Los movimientos guerrilleros también se corrompen, y las FARC no son una excepción. El mayor grupo armado del continente, que predicara la revolución de los oprimidos hace 40 años, se ha ido petrificando hasta convertirse en un ejército a sueldo de profesionales de la muerte. En su degradación, recurre sistemáticamente a las herramientas más abyectas, que en nada distinguen a las FARC de otras partidas terroristas de nombre menos épico. Desde el asesinato al tráfico de drogas, el coche bomba, el secuestro o las matanzas indiscriminadas. Que la organización que obedece a Manuel Marulanda pretenda a estas alturas ocupar un espacio ético o moral por encima de sus adversarios ofende el buen sentido.
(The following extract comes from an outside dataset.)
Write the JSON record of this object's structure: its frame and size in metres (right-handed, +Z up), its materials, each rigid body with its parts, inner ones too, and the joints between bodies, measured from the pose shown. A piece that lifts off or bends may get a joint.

Las FARC, junto con los pistoleros de extrema derecha de las AUC, están incluidas en el listado terrorista de EE UU. La Unión Europea, sin embargo, las excluyó de su relación recientemente revisada, en la que sí figuran, con buen criterio, los paramilitares colombianos. A raíz del exterminio de Boyajá -decenas de niños-, la UE ha advertido que su catálogo del terror se pone al día periódicamente. No estaría de más que en su próximo repaso los dirigentes europeos decidieran llamar a las cosas por su nombre, y las FARC ocuparan el lugar que les corresponde.